Potato Salad with Bacon
3 pounds medium red boiling potatoes, scrubbed well
1 pound medium asparagus, trimmed
6 slices bacon, cut into 1/2-inch pieces
2 stalks celery, diced into ¼-inch pieces
1 cup finely chopped onion
½ cup chopped fresh parsley
1/3 cup finely chopped sweet gherkin pickles
4 tablespoons extra virgin olive oil
7 tablespoons white vinegar
2 tablespoons sugar
2 teaspoons Dijon mustard
11/4 teaspoon salt
½ teaspoon fresh ground black pepper
Cut potatoes in half if large; steam in a vegetable steamer set over boiling water in a 4 to 5 quart pot, covered, until easily pierced with a knife, about 20 minutes. (Don’t overcook or potatoes will fall apart). Transfer to cutting board.
Cook asparagus in a 4- to 5-quart pot of salted water (about 3 teaspoons salt), uncovered, until just tender, about 3 minutes. Transfer with tongs to a bowl of ice and cold water to stop cooking, then drain and pat dry. Cut into 1-inch pieces. Add to large bowl.
Cook bacon in a 12-inch heavy skillet over moderate heat, stirring occasionally, until golden and crisp, about 8 minutes. Transfer with slotted spoon to paper towels to drain, reserving drippings in skillet.
When potatoes have cooled, cut into 1/2-inch slices. Add to bowl with asparagus along with bacon, celery, onion, parsley and pickle.
Heat bacon drippings; add oil, then whisk in vinegar, sugar, mustard, salt and pepper and cook, stirring and scraping up brown bits, 30 seconds. Taste and adjust for seasoning. Immediately pour hot dressing over potato salad and toss to coat.

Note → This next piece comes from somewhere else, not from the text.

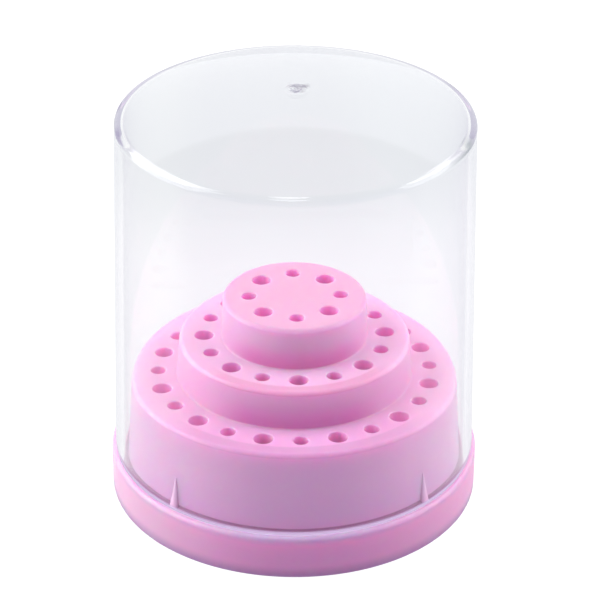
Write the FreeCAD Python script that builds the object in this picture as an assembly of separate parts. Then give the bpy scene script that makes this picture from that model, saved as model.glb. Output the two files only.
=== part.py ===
import FreeCAD, Part
import math
import os

# Round bur stand: a one-piece moulded stand with three stepped tiers of sockets,
# under a one-piece clear dust cover that lifts straight off.
# The stand is written as its foot and three tiers, which meet face to face. The upper tier is in
# eight equal sectors and the other two in four, divided between sockets.
# Millimetres. Origin: centre of the base's underside. +Z up, towards the cover's top.
# Sockets are laid out from the front (-Y), and the front has a socket of each tier on it.

# ---- flange (the foot that the cover stands on)
FLANGE_R = 33.35           # outer radius
FLANGE_TOP_Z = 8.24        # height of the ledge
FLANGE_TOP_ROUND = 0.8
FLANGE_FOOT_ROUND = 0.45

# ---- tiers: height of each deck, radius of each wall at its deck and at its foot
TIERS = {
    "top": {"deck_z": 38.21, "deck_r": 12.88, "foot_r": 13.05},
    "middle": {"deck_z": 30.35, "deck_r": 20.72, "foot_r": 21.20},
    "bottom": {"deck_z": 23.19, "deck_r": 29.42, "foot_r": 30.38},
}
TIER_EDGE_ROUND = 0.8      # rounded rim of each deck
TIER_FOOT_ROUND = 0.35     # small hollow round where a wall meets the deck below

# ---- sockets: two shank sizes, taken in turn round each ring
LARGE_R = 1.70             # for the 3.2 mm shank
SMALL_R = 1.35             # for the 2.35 mm shank
LEAD_IN = 0.18             # chamfered mouth
SOCKET_DEPTH = 13.0
RINGS = {
    # ring radius, number of sockets, True where the front one is a large one
    "top": {"r": 8.19, "n": 8, "front_large": False},
    "middle": {"r": 16.24, "n": 16, "front_large": True},
    "bottom": {"r": 24.58, "n": 24, "front_large": False},
}

# ---- hollow underside
WALL = 1.9                 # walls and decks
TUBE_WALL = 1.0            # wall of each socket's tube
TUBE_FLOOR = 1.2           # closed end of each tube
WEB = 1.2                  # web from each tube to the wall outside it

# ---- where the moulding is divided into its foot and tiers, on the flats just outside each wall's foot
SPLIT_TOP = 13.50
SPLIT_MIDDLE = 21.65
SPLIT_FOOT = 31.12

# ---- guide ribs on the bottom tier's wall, which centre the cover
RIB_ANGLES = (45.0, 135.0, 225.0, 315.0)
RIB_HALF_WIDTH = 0.64
RIB_TIP = 0.06
RIB_HEIGHT = 5.6

# ---- dust cover
COVER_RIM_Z = 8.27         # it stands on the ledge
COVER_RIM_R = 32.70        # outer radius at the rim
COVER_TOP_R = 31.22        # outer radius at the shoulder
COVER_SHOULDER_Z = 72.77
COVER_TOP_Z = 78.07        # middle of the domed top
COVER_WALL = 1.50
COVER_TOP_WALL = 1.60
COVER_SHOULDER_ROUND = 1.40
COVER_INNER_ROUND = 0.90
COVER_RIM_ROUND = 0.40
GATE_DIMPLE_R = 2.2        # shallow dimple in the middle of the top
GATE_DIMPLE_DEPTH = 0.35
GATE_STUB_R = 0.85         # stub left in it where the moulding was cut off
GATE_STUB_H = 0.55


def V(x, y, z):
    return FreeCAD.Vector(x, y, z)


def revolve(points):
    """Closed outline of (r, z) points, turned once round the Z axis."""
    wire = Part.makePolygon([V(r, 0, z) for r, z in points + points[:1]])
    return Part.Face(wire).revolve(V(0, 0, 0), V(0, 0, 1), 360)


def ring_edges(shape, rings, tol=0.03):
    """Circular edges of a turned shape at the given (r, z) corners."""
    found = []
    for e in shape.Edges:
        if e.Degenerated:
            continue
        c = e.Curve
        if isinstance(c, Part.Circle) and abs(c.Center.x) < 1e-6 and abs(c.Center.y) < 1e-6:
            for r, z in rings:
                if abs(c.Radius - r) < tol and abs(c.Center.z - z) < tol:
                    found.append(e)
    return found


def round_rings(shape, size, rings):
    return shape.makeFillet(size, ring_edges(shape, rings))


def front_angle(k, n):
    """Direction of socket k of n, counted from the front, in radians from +X."""
    return math.radians(-90.0 + 360.0 * k / n)


# ------------------------------------------------------------------ stand
T, M, B = TIERS["top"], TIERS["middle"], TIERS["bottom"]

outside = [
    (0, 0), (FLANGE_R, 0), (FLANGE_R, FLANGE_TOP_Z),
    (B["foot_r"], FLANGE_TOP_Z), (B["deck_r"], B["deck_z"]),
    (M["foot_r"], B["deck_z"]), (M["deck_r"], M["deck_z"]),
    (T["foot_r"], M["deck_z"]), (T["deck_r"], T["deck_z"]),
    (0, T["deck_z"]),
]
body = revolve(outside)
body = round_rings(body, FLANGE_FOOT_ROUND, [(FLANGE_R, 0)])
body = round_rings(body, FLANGE_TOP_ROUND, [(FLANGE_R, FLANGE_TOP_Z)])
body = round_rings(body, TIER_EDGE_ROUND, [(t["deck_r"], t["deck_z"]) for t in (T, M, B)])
body = round_rings(body, TIER_FOOT_ROUND, [
    (B["foot_r"], FLANGE_TOP_Z), (M["foot_r"], B["deck_z"]), (T["foot_r"], M["deck_z"]),
])

hollow = revolve([
    (0, -1), (FLANGE_R - WALL, -1), (FLANGE_R - WALL - 0.15, FLANGE_TOP_Z - WALL),
    (B["foot_r"] - WALL, FLANGE_TOP_Z - WALL), (B["deck_r"] - WALL, B["deck_z"] - WALL),
    (M["foot_r"] - WALL, B["deck_z"] - WALL), (M["deck_r"] - WALL, M["deck_z"] - WALL),
    (T["foot_r"] - WALL, M["deck_z"] - WALL), (T["deck_r"] - WALL, T["deck_z"] - WALL),
    (0, T["deck_z"] - WALL),
])
body = body.cut(hollow)

additions, cutters = [], []
BELOW = {"top": M["deck_z"], "middle": B["deck_z"], "bottom": FLANGE_TOP_Z}
for name, ring in RINGS.items():
    tier = TIERS[name]
    deck = tier["deck_z"]
    for k in range(ring["n"]):
        large = (k % 2 == 0) == ring["front_large"]
        bore = LARGE_R if large else SMALL_R
        a = front_angle(k, ring["n"])
        x, y = ring["r"] * math.cos(a), ring["r"] * math.sin(a)

        # tube with a closed end, hanging from the deck
        tube_r = bore + TUBE_WALL
        tube_low = deck - SOCKET_DEPTH - TUBE_FLOOR
        tube = Part.makeCylinder(tube_r, deck - 1.0 - tube_low, V(x, y, tube_low))
        additions.append(tube)

        # web from the tube out to the tier's wall
        web_low = max(tube_low + 1.0, BELOW[name] - WALL + 0.2)
        web_high = deck - 1.0
        reach = tier["deck_r"] - WALL * 0.5 - ring["r"]
        web = Part.makeBox(reach, WEB, web_high - web_low, V(0, -WEB / 2, web_low))
        web.rotate(V(0, 0, 0), V(0, 0, 1), math.degrees(a))
        web.translate(V(x, y, 0))
        additions.append(web)

        # the socket itself, with its chamfered mouth
        q = LEAD_IN
        low = deck - SOCKET_DEPTH
        edges = [
            Part.LineSegment(V(0, 0, low), V(bore - 0.25, 0, low)).toShape(),
            Part.LineSegment(V(bore - 0.25, 0, low), V(bore, 0, low + 0.25)).toShape(),
            Part.LineSegment(V(bore, 0, low + 0.25), V(bore, 0, deck - q)).toShape(),
            Part.LineSegment(V(bore, 0, deck - q), V(bore + q, 0, deck)).toShape(),
            Part.LineSegment(V(bore + q, 0, deck), V(bore + q, 0, deck + 1)).toShape(),
            Part.LineSegment(V(bore + q, 0, deck + 1), V(0, 0, deck + 1)).toShape(),
            Part.LineSegment(V(0, 0, deck + 1), V(0, 0, low)).toShape(),
        ]
        cutter = Part.Face(Part.Wire(edges)).revolve(V(0, 0, 0), V(0, 0, 1), 360)
        cutter.translate(V(x, y, 0))
        cutters.append(cutter)

# guide ribs: slim upright cones half sunk in the wall, running out to a point
lean = (B["foot_r"] - B["deck_r"]) / (B["deck_z"] - FLANGE_TOP_Z)
for angle in RIB_ANGLES:
    a = math.radians(angle)
    r0 = B["foot_r"] + 0.01
    foot = V(r0 * math.cos(a), r0 * math.sin(a), FLANGE_TOP_Z - 0.2)
    up = V(-lean * math.cos(a), -lean * math.sin(a), 1)
    additions.append(Part.makeCone(RIB_HALF_WIDTH, RIB_TIP, RIB_HEIGHT + 0.2, foot, up))

body = body.multiFuse(additions)
body = body.cut(cutters)
body = body.removeSplitter()


def ring_between(inner, outer):
    """The part of the moulding between two radii."""
    tool = Part.makeCylinder(outer, 60, V(0, 0, -5))
    if inner:
        tool = tool.cut(Part.makeCylinder(inner, 60, V(0, 0, -5)))
    return body.common(tool)


def sectors(ring, n, parts):
    """A tier of n sockets in equal sectors, each cut made midway between two sockets."""
    found = []
    for k in range(parts):
        half = Part.Face(Part.makePolygon([V(0, 0, -10), V(60, 0, -10), V(60, 0, 70), V(0, 0, 70), V(0, 0, -10)]))
        wedge = half.revolve(V(0, 0, 0), V(0, 0, 1), 360.0 / parts)
        wedge.rotate(V(0, 0, 0), V(0, 0, 1), -90.0 + 180.0 / n + 360.0 / parts * k)
        found += ring.common(wedge).Solids
    return Part.makeCompound(found)


stand = {
    "stand_upper_tier": sectors(ring_between(0, SPLIT_TOP), RINGS["top"]["n"], 8),
    "stand_middle_tier": sectors(ring_between(SPLIT_TOP, SPLIT_MIDDLE), RINGS["middle"]["n"], 4),
    "stand_lower_tier": sectors(ring_between(SPLIT_MIDDLE, SPLIT_FOOT), RINGS["bottom"]["n"], 4),
    "stand_foot": ring_between(SPLIT_FOOT, FLANGE_R + 1).Solids[0],
}
print("whole stand", round(body.Volume / 1000, 4), "in its rings", round(sum(s.Volume for s in stand.values()) / 1000, 4))

# ------------------------------------------------------------------ dust cover
# half-section: tapered wall, and a top domed to one sphere outside and one inside
rise = COVER_TOP_Z - COVER_SHOULDER_Z
SPHERE_R = (COVER_TOP_R ** 2 + rise ** 2) / (2 * rise)
sphere_z = COVER_TOP_Z - SPHERE_R
taper = (COVER_RIM_R - COVER_TOP_R) / (COVER_SHOULDER_Z - COVER_RIM_Z)
DOME_IN_R = SPHERE_R - COVER_TOP_WALL


def wall_meets_dome(r_rim, radius):
    """Where a wall that is r_rim wide at the rim runs into a dome of this radius."""
    low, high = COVER_RIM_Z, COVER_TOP_Z
    for _ in range(60):
        z = (low + high) / 2
        r = r_rim - taper * (z - COVER_RIM_Z)
        if math.hypot(r, z - sphere_z) < radius:
            low = z
        else:
            high = z
    return r, z


def dome_point(radius, r):
    return V(r, 0, sphere_z + math.sqrt(radius ** 2 - r ** 2))


ro, zo = wall_meets_dome(COVER_RIM_R, SPHERE_R)
ri, zi = wall_meets_dome(COVER_RIM_R - COVER_WALL, DOME_IN_R)
section = [
    Part.LineSegment(V(COVER_RIM_R - COVER_WALL, 0, COVER_RIM_Z), V(COVER_RIM_R, 0, COVER_RIM_Z)).toShape(),
    Part.LineSegment(V(COVER_RIM_R, 0, COVER_RIM_Z), V(ro, 0, zo)).toShape(),
    Part.Arc(V(ro, 0, zo), dome_point(SPHERE_R, ro / 2), V(0, 0, COVER_TOP_Z)).toShape(),
    Part.LineSegment(V(0, 0, COVER_TOP_Z), V(0, 0, COVER_TOP_Z - COVER_TOP_WALL)).toShape(),
    Part.Arc(V(0, 0, COVER_TOP_Z - COVER_TOP_WALL), dome_point(DOME_IN_R, ri / 2), V(ri, 0, zi)).toShape(),
    Part.LineSegment(V(ri, 0, zi), V(COVER_RIM_R - COVER_WALL, 0, COVER_RIM_Z)).toShape(),
]
cover = Part.Face(Part.Wire(section)).revolve(V(0, 0, 0), V(0, 0, 1), 360)
cover = round_rings(cover, COVER_SHOULDER_ROUND, [(ro, zo)])
cover = round_rings(cover, COVER_INNER_ROUND, [(ri, zi)])
cover = round_rings(cover, COVER_RIM_ROUND, [(COVER_RIM_R, COVER_RIM_Z), (COVER_RIM_R - COVER_WALL, COVER_RIM_Z)])
dimple_z = COVER_TOP_Z - GATE_DIMPLE_DEPTH
cover = cover.cut(Part.makeCylinder(GATE_DIMPLE_R, 3, V(0, 0, dimple_z)))
cover = cover.fuse(Part.makeCone(GATE_STUB_R, GATE_STUB_R * 0.8, GATE_STUB_H + 0.3, V(0, 0, dimple_z - 0.3)))
cover = cover.removeSplitter()
cover = cover.Solids[0] if len(cover.Solids) == 1 else cover

# ------------------------------------------------------------------ write
os.makedirs("parts", exist_ok=True)
for name, shape in list(stand.items()) + [("dust_cover", cover)]:
    shape.exportStep("parts/" + name + ".step")
    box = shape.BoundBox
    print(name, "solids", len(shape.Solids), "valid", shape.isValid(),
          "volume_cm3", round(shape.Volume / 1000, 3),
          "x", round(box.XMin, 3), round(box.XMax, 3), "z", round(box.ZMin, 3), round(box.ZMax, 3))
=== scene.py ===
import math

import bpy
import numpy as np
from mathutils import Matrix, Vector


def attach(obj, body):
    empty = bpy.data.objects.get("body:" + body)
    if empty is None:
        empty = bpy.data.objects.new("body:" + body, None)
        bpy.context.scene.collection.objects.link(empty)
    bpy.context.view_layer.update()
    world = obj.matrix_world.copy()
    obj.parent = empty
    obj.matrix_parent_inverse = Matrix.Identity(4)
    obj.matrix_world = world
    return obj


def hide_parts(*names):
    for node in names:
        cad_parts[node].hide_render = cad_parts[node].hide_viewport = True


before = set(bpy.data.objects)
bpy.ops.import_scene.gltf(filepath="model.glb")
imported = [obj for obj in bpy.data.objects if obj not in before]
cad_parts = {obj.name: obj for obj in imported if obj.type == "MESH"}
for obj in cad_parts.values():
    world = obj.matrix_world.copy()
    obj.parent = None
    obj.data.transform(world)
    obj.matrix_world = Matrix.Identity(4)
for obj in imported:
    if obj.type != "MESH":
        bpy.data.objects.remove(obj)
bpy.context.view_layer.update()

MM = 0.001
scene = bpy.context.scene


# ---------------------------------------------------------------- camera
# Placed from the socket rings, deck rims and outline: tilt, roll and framing of the photograph.
CAM_F_PX, CAM_D, CAM_TILT, CAM_ROLL = 2505.0, 465.6, 29.27, 0.45
CAM_SX, CAM_SY, CAM_Z, CAM_TURN = 1.83, 31.83, -0.33, -3.0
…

Coleslaw with Lime & Cilantro
1 medium cabbage, about 3 pounds, outer leaves and core removed
½ jalapeno pepper, seeded and finely chopped
1 medium red onion, diced
1 cup loosely packed cilantro leaves, coarsely chopped
3 to 4 tablespoons fresh lime juice
3 to 4 tablespoons red wine vinegar
¼ to 1/3 cup olive oil
11/2 tsp sea salt or kosher salt
Ground black pepper to taste
Pinch of sugar or more to taste
Finely shred cabbage and add to large bowl with jalapeno, onion and cilantro leaves.

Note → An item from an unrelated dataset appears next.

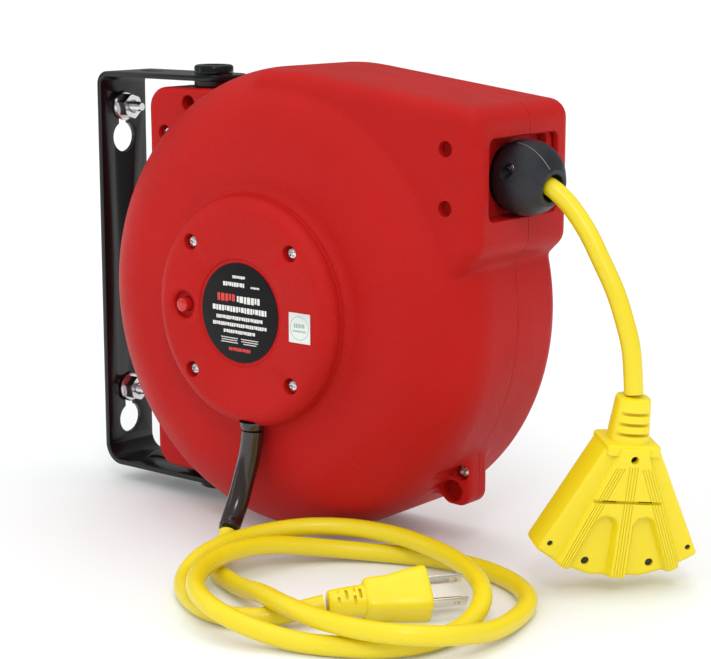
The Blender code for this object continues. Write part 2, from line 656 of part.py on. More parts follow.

Combine lime juice, vinegar, olive oil, salt, pepper and sugar. Whisk together and taste, adjusting seasoning. Pour dressing over cabbage mixture and toss to coat. Let slaw sit for 1 hour, tossing occasionally. Taste and adjust seasonings.
Makes about 7 cups
1/3 cup fresh orange juice
1/3 cup fresh lime juice
¼ cup extra-virgin olive oil
1 ½ tablespoons honey
1 clove garlic, peeled and minced
Salt to taste
1 teaspoon cayenne pepper
1 teaspoon dried oregano
1 teaspoon cumin seeds, toasted and ground
4 large mangoes, ripe or semi- ripe, peeled, pitted and cut into ½-inch cubes
1 small red pepper, stemmed, seeded and finely chopped
1 small red onion, peeled and chopped
24 mint leaves, thinly sliced.
Whisk citrus juices, oil, honey, garlic 2 ½ teaspoons salt, cayenne, oregano and cumin together in a large nonreactive (not metal) bowl. Add mangoes, red pepper, onions and toss well. Adjust seasonings.
Add mint to salsa just before serving and toss well again. You can let salsa rest at room temperature or in the refrigerator before serving.
Great when served with grilled meats.
Makes about 4 ½ cups
My ice cream maker* only accomodates about 3 to 4 cups of liquid. When making this ice for a crowd, I double the recipe but make one batch at a time.
1 cup water
¾ cup sugar
4 ½ pounds watermelon, pared, seeded
Combine water and sugar in small saucepan. Cook, stirring constantly, until sugar dissolves; continue to cook, without stirring, to boiling. Reduce heat; simmer uncovered 5 minutes; refrigerate covered until cold, about 1 hour.
Puree seeded watermelon in a food processor or blender; strain (you should have 3 cups of juice); discard fibers. (I sometimes add back some of the pulp to make a richer ice.) Stir puree into cold syrup.
Freeze in ice cream maker following manufacturer’s instructions. Scoop into airtight container and freeze until ready to use. This ice will freeze very solid.
To serve, take out of freezer about 20 minutes before serving. Scrape with a heavy spoon or ice cream scoop into bowls. Garnish with watermelon spears.
*If you don’t have an ice cream maker, pour mixture into a flat 2-quart serving dish and put into freezer (make sure dish is not tilted). After about 1/2 hour, take a fork and scrape it through the ice mixture. Do this several more times until ice is frozen.